Fingerprints of Human Causation of Climate Change

(Cook 2010)

  • Multiple climate fingerprints of human causation including how the upper atmosphere is warming in comparison to the lower atmosphere, nights are warming faster than days, the upper limit of the troposphere is rising as the world warms, more heat is returning to Earth, less oxygen is being found in atmosphere as CO2 rises, and ocean temperature change patterns can’t be attributed to factors that drive natural climate variability.

 

  • Multiple studies (called attribution studies) designed to statistically test the probability that observed warming could be attributed to natural variability.

 

  • Measures of isotopes of CO2 that support the conclusion that the CO2 appearing in the atmosphere is from fossil fuels combustion.

 

  • Close correlation between atmospheric CO2 concentrations and global consumption of fossil fuel and deforestation.

 

  • Inability to attribute observed warming to known causes of natural climate    variability.

 

  • Uncontestable scientific understanding that as greenhouse gases are added to the atmosphere the Earth’s climate will warm to some extent.

 

It is clearly untruthful to claim that there’s no evidence of human causation of observed warming.

Perhaps, Romney is claiming, however, not that there is no evidence of human causation, but rather that there is significant scientific uncertainty about whether warming can be attributed to human activities. Yet the mainstream scientific view on this issue is that it is more than 90% certain that observable warming is primarily caused by increasing concentrations of greenhouse gases produced by human activities including the burning of fossil fuels and deforestation (IPCC, 2007). The mainstream scientific view, as we have seen, is supported by the most prestigious scientific organizations in the world a fact in itself that has moral significance.

 

Even assuming for the sake of argument that there is more scientific uncertainty about human causation of warming than that recognized by the mainstream scientific view,  as we have explained in Ethicsandclimate.org before in numerous articles (See. e.g.
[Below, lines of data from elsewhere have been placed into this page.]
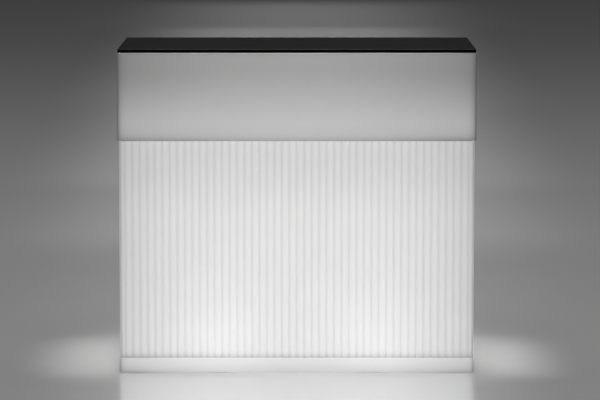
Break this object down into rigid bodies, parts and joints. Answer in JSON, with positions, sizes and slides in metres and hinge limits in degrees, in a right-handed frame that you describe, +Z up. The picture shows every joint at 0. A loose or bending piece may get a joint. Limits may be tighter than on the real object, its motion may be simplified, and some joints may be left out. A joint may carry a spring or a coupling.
{
  "type": "lit bar counter with shelves",
  "caption": "Free-standing, internally lit bar counter: fluted translucent body on a plinth, plain upper band, black laminate worktop, open staff side with niches and pull-out shelves.",
  "frame": {"origin": "on the floor, under the middle of the worktop", "axes": "+X along the counter, to the right as a guest faces it; +Y from the guests' side to the staff side; +Z up"},
  "size_m": [1.2, 0.6, 1.092],
  "materials": {
    "moulded_polyethylene": "white translucent, satin, lit from inside",
    "black_laminate": "fine textured, satin",
    "foam_seal": "matt closed-cell foam",
    "brass": "turned",
    "stainless_steel": "cold-formed, satin",
    "galvanised_steel": "zinc coated",
    "black_nylon": "moulded, matt",
    "black_polycarbonate": "moulded, fine spark texture",
    "grey_lid": "moulded, satin",
    "rocker_plastic": "moulded, polished",
    "lamp_phenolic": "moulded, glossy",
    "opal_diffuser": "opal, lit",
    "lamp_aluminium": "pressed",
    "lead_pvc": "matt sheath",
    "natural_ldpe": "moulded, waxy"
  },
  "bodies": {
    "counter": {"fluted_body": "moulded_polyethylene", "upper_band": "moulded_polyethylene", "band_seal": "foam_seal", "worktop": "black_laminate", "vent_plug": "natural_ldpe", "link_inserts": "brass", "worktop_washers": "stainless_steel", "worktop_screws": "stainless_steel", "joint_inserts": "brass", "joint_spacers": "black_nylon", "joint_washers": "stainless_steel", "joint_bolts": "stainless_steel", "shelf_angle_lower_left": "stainless_steel", "shelf_angle_lower_right": "stainless_steel", "shelf_rest_lower": "stainless_steel", "shelf_angle_upper_left": "stainless_steel", "shelf_angle_upper_right": "stainless_steel", "shelf_rest_upper": "stainless_steel", "shelf_inserts": "brass", "shelf_screws": "stainless_steel", "foot_inserts": "brass", "lamp_plate_left": "galvanised_steel", "lamp_gasket_left": "foam_seal", "lamp_holder_left": "lamp_phenolic", "bulb_cap_left": "lamp_aluminium", "bulb_globe_left": "opal_diffuser", "lamp_plate_right": "galvanised_steel", "lamp_gasket_right": "foam_seal", "lamp_holder_right": "lamp_phenolic", "bulb_cap_right": "lamp_aluminium", "bulb_globe_right": "opal_diffuser", "lamp_plate_inserts": "brass", "lamp_plate_screws": "stainless_steel", "lamp_holder_nuts": "galvanised_steel", "power_panel": "black_polycarbonate", "panel_gasket": "foam_seal", "panel_inserts": "brass", "panel_screws": "stainless_steel", "inlet_socket": "black_polycarbonate", "inlet_pins": "brass", "cap_pin": "stainless_steel", "switch_housing": "black_polycarbonate", "back_box": "black_polycarbonate", "lead_glands": "black_nylon", "lead_left": "lead_pvc", "lead_right": "lead_pvc", "lead_clips": "black_nylon"},
    "lower_shelf_board": {"lower_shelf": "black_laminate"},
    "upper_shelf_board": {"upper_shelf": "black_laminate"},
    "inlet_lid": {"inlet_cap": "grey_lid"},
    "rocker": {"switch_rocker": "rocker_plastic"},
    "foot_front_left": {"foot_pad_front_left": "black_nylon", "foot_stem_front_left": "galvanised_steel"},
    "foot_front_right": {"foot_pad_front_right": "black_nylon", "foot_stem_front_right": "galvanised_steel"},
    "foot_rear_left": {"foot_pad_rear_left": "black_nylon", "foot_stem_rear_left": "galvanised_steel"},
    "foot_rear_right": {"foot_pad_rear_right": "black_nylon", "foot_stem_rear_right": "galvanised_steel"}
  },
  "joints": [
    {"name": "lower_shelf_pull", "type": "slide", "parent": "counter", "child": "lower_shelf_board", "axis": [0, 1, 0], "range_m": [0, 0.384]},
    {"name": "upper_shelf_pull", "type": "slide", "parent": "counter", "child": "upper_shelf_board", "axis": [0, 1, 0], "range_m": [0, 0.384]},
    {"name": "foot_front_left_screw", "type": "slide", "parent": "counter", "child": "foot_front_left", "axis": [0, 0, -1], "range_m": [0, 0.012]},
    {"name": "foot_front_right_screw", "type": "slide", "parent": "counter", "child": "foot_front_right", "axis": [0, 0, -1], "range_m": [0, 0.012]},
    {"name": "foot_rear_left_screw", "type": "slide", "parent": "counter", "child": "foot_rear_left", "axis": [0, 0, -1], "range_m": [0, 0.012]},
    {"name": "foot_rear_right_screw", "type": "slide", "parent": "counter", "child": "foot_rear_right", "axis": [0, 0, -1], "range_m": [0, 0.012]},
    {"name": "inlet_lid_hinge", "type": "hinge", "parent": "counter", "child": "inlet_lid", "pos_m": [0.4085, 0.2833, 0.065], "axis": [1, 0, 0], "range_deg": [0, 90]},
    {"name": "rocker_tilt", "type": "hinge", "parent": "counter", "child": "rocker", "pos_m": [0.4625, 0.274, 0.0395], "axis": [-1, 0, 0], "range_deg": [0, 20]}
  ]
}
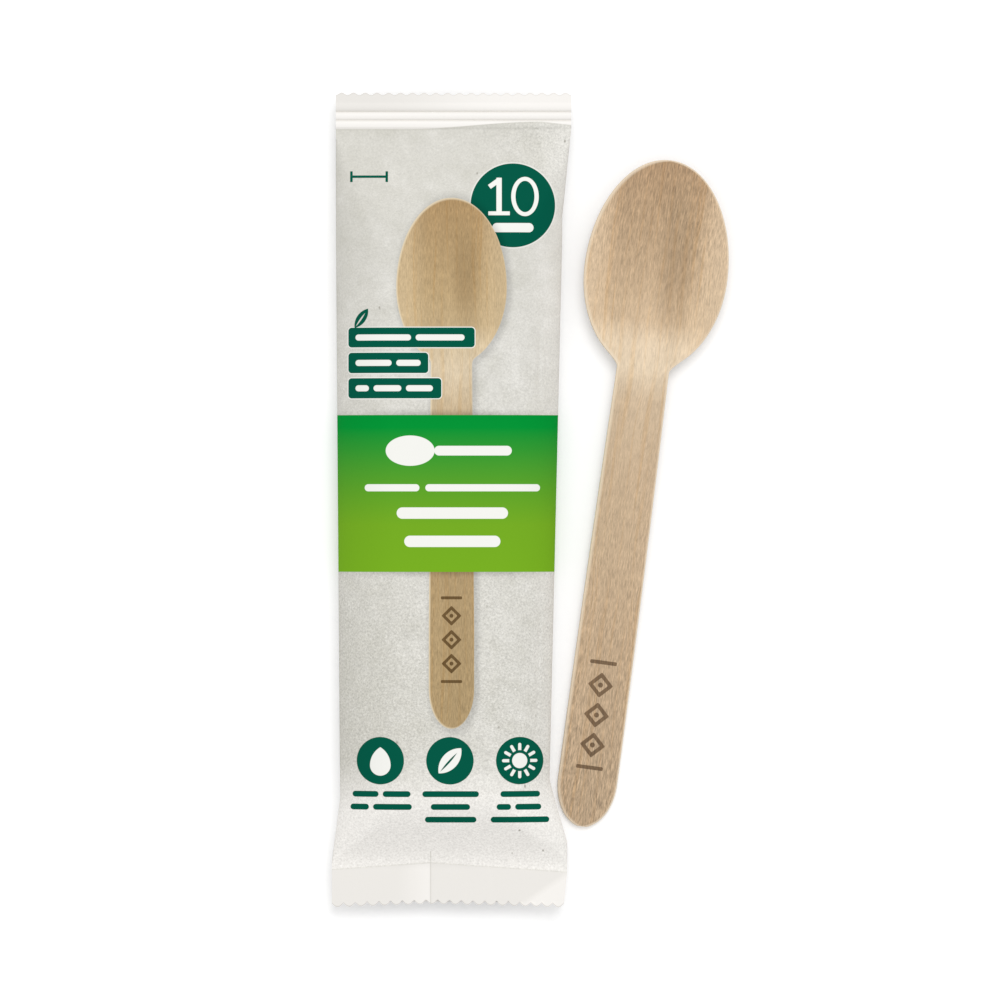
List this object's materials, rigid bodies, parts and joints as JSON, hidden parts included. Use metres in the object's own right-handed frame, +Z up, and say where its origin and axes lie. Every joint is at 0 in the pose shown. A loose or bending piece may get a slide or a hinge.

Brown, 2008a), using scientific uncertainty as an excuse for non-action on climate change does not pass minimum ethical scrutiny due to certain features of the climate change problem including:

  •  The enormous adverse potential impacts on human health and the environment from human-induced climate change articulated by the consensus view.
  •  The disproportionate climate change impacts on the poorest people of the world.
  •  The real potential for potentially catastrophic climate surprises recognized by the mainstream scientific view.
  •  The fact that much of the science of the climate change problem has never or is not now in dispute, even if one acknowledges some remaining uncertainty about timing or magnitude of climate change impacts.
  •   The fact that climate change damage is probably already being experienced by some people, plants, animals, and ecosystems around the world in the form of rising seas and increased strength of tropical storms and more frequent and intense droughts and floods.
  •  The strong likelihood that serious and irreversible damage will be experienced before all the uncertainties can be eliminated.
  •  The fact that the longer nations wait to take action, the more difficult it will be to stabilize greenhouse gases at levels which don’t create serious damage.
  •  The fact that those who will be most harmed by climate change have rights to be consulted about decisions that dare made to take no action on climate change on the basis of basis scientific uncertainty.
  •  The fact that the mainstream view holds that  the world is running out of time to prevent dangerous climate change.

 

Given these features of the climate change problem, it is inconceivable that any ethical system would condone an excuse for non-action on climate change based upon scientific uncertainty. This is particularly true because if the consensus view is wrong about the magnitude and timing of climate change  it could be wrong in both directions, that is, climate change impacts could be much worse and more rapid than the impacts identified by IPCC and the US Academy of Sciences even if they also could be less harmful in regard to timing and magnitude.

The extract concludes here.